**GIVEN INFORMATION**

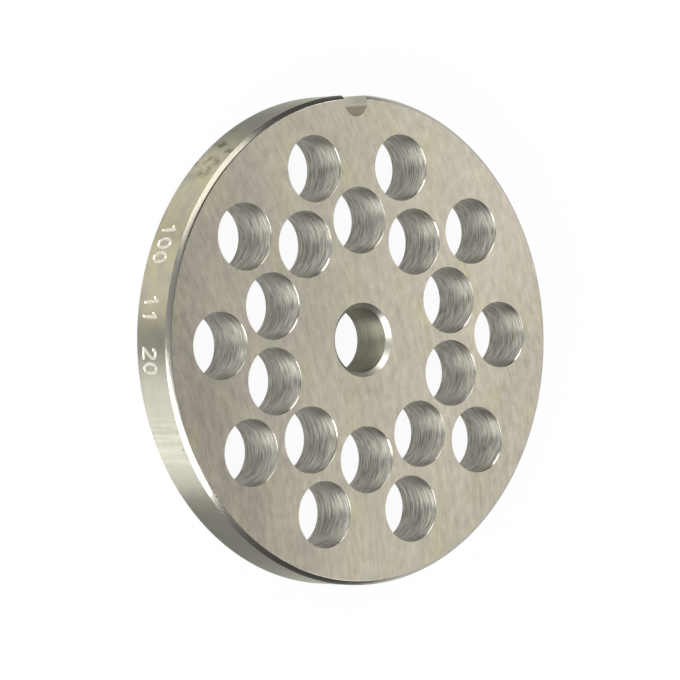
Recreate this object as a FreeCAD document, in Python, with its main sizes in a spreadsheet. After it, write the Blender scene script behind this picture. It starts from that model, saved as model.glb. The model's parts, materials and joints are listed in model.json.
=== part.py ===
# Meat grinder plate: a round steel disc with a centre bore, two staggered rings of
# round holes and one round-bottomed notch in the rim that keeps the plate from turning.
# Millimetres, +Z up. The plate lies flat: the origin is the bore's centre on the lower
# face, and the notch points to +Y. Both faces are alike, so the plate can be turned over.
import FreeCAD, Part
import math
import os

import Sketcher

NODE_NAME = "grinder_plate"
SHEET_NAME = "Sizes"

# The webs are the steel left standing: from the outer ring's holes to the rim, and the
# least that is left between neighbours in the inner ring and between the two rings. The
# notch's depth is from the rim to the lowest point of its round bottom.
SIZES = [
    ("plate_diameter", "100"),
    ("plate_thickness", "10.9"),
    ("rim_chamfer", "0.85"),
    ("bore_diameter", "13.4"),
    ("bore_chamfer", "0.9"),
    ("hole_diameter", "13.6"),
    ("hole_edge_break", "0.1"),
    ("rim_web", "6.35"),
    ("ring_web", "1.94"),
    ("hole_web", "1.45"),
    ("notch_width", "6"),
    ("notch_depth", "4.4"),
]

# The layout of the rings follows from the sizes. The chord height is from the plate's
# axis to the chord between two neighbours of the inner ring, and each outer hole stands
# one ring step beyond the middle of such a chord. As many holes are drilled as fit.
LAYOUT = [
    ("outer_ring_radius", "=(plate_diameter - hole_diameter) / 2 - rim_web"),
    ("ring_step", "=sqrt((hole_diameter + ring_web)^2 - ((hole_diameter + hole_web) / 2)^2)"),
    ("chord_height", "=outer_ring_radius - ring_step"),
    ("holes_per_ring", "=floor(180 deg / atan((hole_diameter + hole_web) / 2 / chord_height))"),
    ("inner_ring_radius", "=chord_height / cos(180 deg / holes_per_ring)"),
]

# Sketcher's own numbers for its two axes and for the points of a line or an arc.
Y_AXIS, X_AXIS = range(-2, 0)
START, END, CENTRE = range(1, 4)
ORIGIN = (X_AXIS, START)


def make_sheet(doc):
    """One named cell for each driving size, and one for each that follows from them."""
    sheet = doc.addObject("Spreadsheet::Sheet", SHEET_NAME)
    for row, (alias, value) in enumerate(SIZES + LAYOUT, start=1):
        sheet.set(f"A{row}", alias)
        sheet.set(f"B{row}", value)
        sheet.setAlias(f"B{row}", alias)
    doc.recompute()
    return sheet


def cell(alias):
    """A size as an expression writes it."""
    return f"{SHEET_NAME}.{alias}"


def origin_feature(body, role):
    """One of the body's own origin planes or axes."""
    for feature in body.Origin.OriginFeatures:
        if feature.Role == role:
            return feature
    raise RuntimeError(f"{body.Label} has no {role}")


def add_sketch(body, name, plane_role):
    sketch = body.newObject("Sketcher::SketchObject", name)
    sketch.AttachmentSupport = [(origin_feature(body, plane_role), "")]
    sketch.MapMode = "FlatFace"
    return sketch


def draw_lines(sketch, corners):
    """Straight lines through the corners in turn, each joined to the next."""
    points = [FreeCAD.Vector(x, y, 0) for x, y in corners]
    lines = []
    for first, second in zip(points, points[1:]):
        lines.append(sketch.addGeometry(Part.LineSegment(first, second), False))
    for line, following in zip(lines, lines[1:]):
        sketch.addConstraint(Sketcher.Constraint("Coincident", line, END, following, START))
    return lines


def draw_closed_outline(sketch, corners):
    lines = draw_lines(sketch, corners + corners[:1])
    sketch.addConstraint(Sketcher.Constraint("Coincident", lines[-1], END, lines[0], START))
    return lines


def align(sketch, kind, lines):
    for line in lines:
        sketch.addConstraint(Sketcher.Constraint(kind, line))


def dimension(sketch, kind, first, second, name, expression):
    """A driving DistanceX or DistanceY from one point to another, set by an expression."""
    span = sketch.getPoint(*second) - sketch.getPoint(*first)
    drawn = span.x if kind == "DistanceX" else span.y
    index = sketch.addConstraint(Sketcher.Constraint(kind, *first, *second, drawn))
    sketch.renameConstraint(index, name)
    sketch.setExpression(f"Constraints.{name}", expression)


def chamfer_legs(sketch, line, name, expression):
    """The two equal legs of the 45 degree chamfer that a line draws."""
    ends = [(line, START), (line, END)]
    for kind, axis, leg in (("DistanceX", 0, "across"), ("DistanceY", 1, "up")):
        low, high = sorted(ends, key=lambda end: sketch.getPoint(*end)[axis])
        dimension(sketch, kind, low, high, f"{name}_{leg}", expression)


def turn_disc(body, sheet):
    """The disc as it is turned: one revolved section with the chamfers of rim and bore."""
    rim = sheet.plate_diameter / 2
    rim_leg = sheet.rim_chamfer
    bore = sheet.bore_diameter / 2
    bore_leg = sheet.bore_chamfer
    top = sheet.plate_thickness
    sketch = add_sketch(body, "DiscSection", "XZ_Plane")
    lines = draw_closed_outline(sketch, [
        (bore + bore_leg, 0),
        (rim - rim_leg, 0),
        (rim, rim_leg),
        (rim, top - rim_leg),
        (rim - rim_leg, top),
        (bore + bore_leg, top),
        (bore, top - bore_leg),
        (bore, bore_leg),
    ])
    lower_face, lower_rim, rim_wall, upper_rim, upper_face, upper_bore, bore_wall, lower_bore = lines
    align(sketch, "Horizontal", [lower_face, upper_face])
    align(sketch, "Vertical", [rim_wall, bore_wall])
    sketch.addConstraint(Sketcher.Constraint("PointOnObject", lower_face, START, X_AXIS))
    dimension(sketch, "DistanceY", ORIGIN, (upper_face, START), "thickness", cell("plate_thickness"))
    dimension(sketch, "DistanceX", ORIGIN, (rim_wall, START), "rim_radius", cell("plate_diameter") + " / 2")
    dimension(sketch, "DistanceX", ORIGIN, (bore_wall, START), "bore_radius", cell("bore_diameter") + " / 2")
    chamfer_legs(sketch, lower_rim, "lower_rim", cell("rim_chamfer"))
    chamfer_legs(sketch, upper_rim, "upper_rim", cell("rim_chamfer"))
    chamfer_legs(sketch, lower_bore, "lower_bore", cell("bore_chamfer"))
    chamfer_legs(sketch, upper_bore, "upper_bore", cell("bore_chamfer"))
    disc = body.newObject("PartDesign::Revolution", "TurnedDisc")
    disc.Profile = sketch
    disc.ReferenceAxis = (sketch, ["V_Axis"])
    disc.Angle = 360
    return disc


def drill_hole(body, sheet, ring, ring_radius, seed_angle):
    """The first hole of a ring: a drill with its two edge breaks, turned about its axis."""
    middle = getattr(sheet, ring_radius)
    wall = middle + sheet.hole_diameter / 2
    leg = sheet.hole_edge_break
    top = sheet.plate_thickness
    sketch = add_sketch(body, f"{ring}DrillSection", "XZ_Plane")
    about_plate_axis = FreeCAD.Rotation(FreeCAD.Vector(0, 1, 0), 90)
    sketch.AttachmentOffset = FreeCAD.Placement(FreeCAD.Vector(), about_plate_axis)
    sketch.setExpression("AttachmentOffset.Rotation.Angle", seed_angle)
    lines = draw_closed_outline(sketch, [
        (middle, top),
        (middle, 0),
        (wall + leg, 0),
        (wall, leg),
        (wall, top - leg),
        (wall + leg, top),
    ])
    drill_axis, lower_end, lower_break, hole_wall, upper_break, upper_end = lines
    align(sketch, "Horizontal", [lower_end, upper_end])
    align(sketch, "Vertical", [drill_axis, hole_wall])
    sketch.addConstraint(Sketcher.Constraint("PointOnObject", lower_end, START, X_AXIS))
    dimension(sketch, "DistanceY", ORIGIN, (drill_axis, START), "length", cell("plate_thickness"))
    dimension(sketch, "DistanceX", ORIGIN, (drill_axis, END), "ring_radius", cell(ring_radius))
    dimension(sketch, "DistanceX", (drill_axis, END), (hole_wall, START), "hole_radius",
              cell("hole_diameter") + " / 2")
    chamfer_legs(sketch, lower_break, "lower_break", cell("hole_edge_break"))
    chamfer_legs(sketch, upper_break, "upper_break", cell("hole_edge_break"))
    drill = body.newObject("PartDesign::Groove", f"{ring}Hole")
    drill.Profile = sketch
    drill.ReferenceAxis = (sketch, [f"Edge{drill_axis + 1}"])
    drill.Angle = 360
    return drill


def repeat_round_plate(body, name, feature):
    """Copies of a cut, evenly spaced about the plate's axis."""
    pattern = body.newObject("PartDesign::PolarPattern", name)
    pattern.Originals = [feature]
    pattern.Axis = (origin_feature(body, "Z_Axis"), [""])
    pattern.Angle = 360
    pattern.setExpression("Occurrences", cell("holes_per_ring"))
    body.Tip = pattern
    return pattern


def cut_notch(body, sheet):
    """The locating notch: straight sides and a full round bottom, through the thickness."""
    rim = sheet.plate_diameter / 2
    half = sheet.notch_width / 2
    round_height = rim - sheet.notch_depth + half
    mouth_height = rim + half
    sketch = add_sketch(body, "NotchOutline", "XY_Plane")
    lines = draw_lines(sketch, [
        (half, round_height),
        (half, mouth_height),
        (-half, mouth_height),
        (-half, round_height),
    ])
    right_side, mouth, left_side = lines
    circle = Part.Circle(FreeCAD.Vector(0, round_height, 0), FreeCAD.Vector(0, 0, 1), half)
    bottom = sketch.addGeometry(Part.ArcOfCircle(circle, math.pi, 2 * math.pi), False)
    sketch.addConstraint(Sketcher.Constraint("Tangent", left_side, END, bottom, START))
    sketch.addConstraint(Sketcher.Constraint("Tangent", bottom, END, right_side, START))
    align(sketch, "Vertical", [left_side, right_side])
    align(sketch, "Horizontal", [mouth])
    sketch.addConstraint(Sketcher.Constraint("PointOnObject", bottom, CENTRE, Y_AXIS))
    dimension(sketch, "DistanceX", (mouth, END), (mouth, START), "width", cell("notch_width"))
    dimension(sketch, "DistanceY", ORIGIN, (bottom, CENTRE), "round_height",
              f"{cell('plate_diameter')} / 2 - {cell('notch_depth')} + {cell('notch_width')} / 2")
    dimension(sketch, "DistanceY", ORIGIN, (mouth, START), "mouth_height",
              f"({cell('plate_diameter')} + {cell('notch_width')}) / 2")
    notch = body.newObject("PartDesign::Pocket", "LocatingNotch")
    notch.Profile = sketch
    notch.Reversed = True
    notch.setExpression("Length", cell("plate_thickness"))
    return notch


def remaining_volume(feature, volume_before):
    """The volume left by a cut, because one that points away shows no error."""
    volume = feature.Shape.Volume
    if volume >= volume_before:
        raise RuntimeError(f"{feature.Label} cuts nothing")
    return volume


def check_document(doc, body):
    for item in doc.Objects:
        if "Invalid" in item.State or "Error" in item.State:
            raise RuntimeError(f"{item.Label} is {item.State}")
    if body.Shape.isNull() or not body.Shape.isValid():
        raise RuntimeError(f"{body.Label} has no valid shape")
    if len(body.Shape.Solids) != 1:
        raise RuntimeError(f"{body.Label} is not one solid")


def main():
    doc = FreeCAD.newDocument("GrinderPlate")
    sheet = make_sheet(doc)
    plate = doc.addObject("PartDesign::Body", NODE_NAME)
    plate.Label = NODE_NAME

    disc = turn_disc(plate, sheet)
    doc.recompute()
    volume = disc.Shape.Volume

    # The inner ring has a hole in line with the notch. The outer ring is half a step on,
    # so that its holes stand over the inner ring's gaps and either side of the notch.
    notch_angle = "90 deg"
    half_step = f"180 deg / {cell('holes_per_ring')}"
    rings = [
        ("Inner", "inner_ring_radius", notch_angle),
        ("Outer", "outer_ring_radius", f"{notch_angle} + {half_step}"),
    ]
    for ring, ring_radius, seed_angle in rings:
        hole = drill_hole(plate, sheet, ring, ring_radius, seed_angle)
        doc.recompute()
        volume = remaining_volume(hole, volume)
        holes = repeat_round_plate(plate, f"{ring}Holes", hole)
        doc.recompute()
        volume = remaining_volume(holes, volume)

    notch = cut_notch(plate, sheet)
    doc.recompute()
    remaining_volume(notch, volume)

    check_document(doc, plate)
    os.makedirs("parts", exist_ok=True)
    plate.Shape.exportStep(os.path.join("parts", f"{plate.Label}.step"))
    print(f"{plate.Label}: {plate.Shape.Volume:.1f} mm3, {len(plate.Shape.Faces)} faces")


main()
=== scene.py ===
# The looks of a meat grinder plate: ground faces, a turned rim with plain stamped numbers,
# bright chamfers, drilled holes, a reamed bore and a milled notch, all cut in one piece of
# steel. Metres, in the plate's own frame: +Z out of the upper face, +Y towards the notch.
import json
import math
import random

import bmesh
import bpy
from mathutils import Matrix, Vector
from mathutils.geometry import delaunay_2d_cdt


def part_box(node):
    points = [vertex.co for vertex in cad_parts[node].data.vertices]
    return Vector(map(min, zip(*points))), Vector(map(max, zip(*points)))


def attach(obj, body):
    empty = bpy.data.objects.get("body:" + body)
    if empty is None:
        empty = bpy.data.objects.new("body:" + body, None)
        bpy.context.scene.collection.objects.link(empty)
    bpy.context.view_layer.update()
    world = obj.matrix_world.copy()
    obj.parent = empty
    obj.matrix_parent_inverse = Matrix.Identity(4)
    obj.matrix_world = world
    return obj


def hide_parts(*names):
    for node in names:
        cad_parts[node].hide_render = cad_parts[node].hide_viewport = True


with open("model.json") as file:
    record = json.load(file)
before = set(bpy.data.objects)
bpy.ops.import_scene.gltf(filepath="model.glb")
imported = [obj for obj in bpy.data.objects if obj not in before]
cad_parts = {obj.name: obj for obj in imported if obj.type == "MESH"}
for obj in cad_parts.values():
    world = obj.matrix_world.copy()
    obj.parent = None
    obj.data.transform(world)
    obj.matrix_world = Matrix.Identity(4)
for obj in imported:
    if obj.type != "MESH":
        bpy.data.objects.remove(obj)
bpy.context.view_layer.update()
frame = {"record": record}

MM = 0.001
PLATE_NODE = "grinder_plate"

record = frame["record"]
mounts = {mount["name"]: mount for mount in record["mounts"]}
openings = record["physics"]["openings"]

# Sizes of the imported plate.
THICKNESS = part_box(PLATE_NODE)[1].z
RIM_RADIUS = mounts["rim"]["dims"]["r_mm"] * MM
RIM_CHAMFER = (THICKNESS - mounts["rim"]["dims"]["length_mm"] * MM) / 2
BORE_RADIUS = mounts["centre_bore"]["dims"]["r_mm"] * MM
BORE_CHAMFER = (THICKNESS - mounts["centre_bore"]["dims"]["length_mm"] * MM) / 2
NOTCH_ROUND_PLACE = mounts["rim_notch"]["pos_m"][1]
NOTCH_HALF_WIDTH = 3.0 * MM
HOLE_RADIUS = 6.8 * MM
HOLE_EDGE_BREAK = 0.1 * MM

# The upper mouths were broken by hand: nearly sharp on one side, and wider towards another.
SHARPEST_BREAK = 0.03 * MM
NARROWEST_EXTRA_BREAK = 0.02 * MM
WIDEST_EXTRA_BREAK = 0.21 * MM
EXTRA_BREAK_FROM = math.radians(-70)
EXTRA_BREAK_TO = math.radians(30)
EXTRA_BREAK_POWER = 5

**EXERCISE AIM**
In the listing above, find the line with "check_document(doc, plate)" and the line with "before = set(bpy.data.objects)". Output those two lines and every line between them, exactly as written.

**THE ANSWER**
    check_document(doc, plate)
    os.makedirs("parts", exist_ok=True)
    plate.Shape.exportStep(os.path.join("parts", f"{plate.Label}.step"))
    print(f"{plate.Label}: {plate.Shape.Volume:.1f} mm3, {len(plate.Shape.Faces)} faces")


main()
=== scene.py ===
# The looks of a meat grinder plate: ground faces, a turned rim with plain stamped numbers,
# bright chamfers, drilled holes, a reamed bore and a milled notch, all cut in one piece of
# steel. Metres, in the plate's own frame: +Z out of the upper face, +Y towards the notch.
import json
import math
import random

import bmesh
import bpy
from mathutils import Matrix, Vector
from mathutils.geometry import delaunay_2d_cdt


def part_box(node):
    points = [vertex.co for vertex in cad_parts[node].data.vertices]
    return Vector(map(min, zip(*points))), Vector(map(max, zip(*points)))


def attach(obj, body):
    empty = bpy.data.objects.get("body:" + body)
    if empty is None:
        empty = bpy.data.objects.new("body:" + body, None)
        bpy.context.scene.collection.objects.link(empty)
    bpy.context.view_layer.update()
    world = obj.matrix_world.copy()
    obj.parent = empty
    obj.matrix_parent_inverse = Matrix.Identity(4)
    obj.matrix_world = world
    return obj


def hide_parts(*names):
    for node in names:
        cad_parts[node].hide_render = cad_parts[node].hide_viewport = True


with open("model.json") as file:
    record = json.load(file)
before = set(bpy.data.objects)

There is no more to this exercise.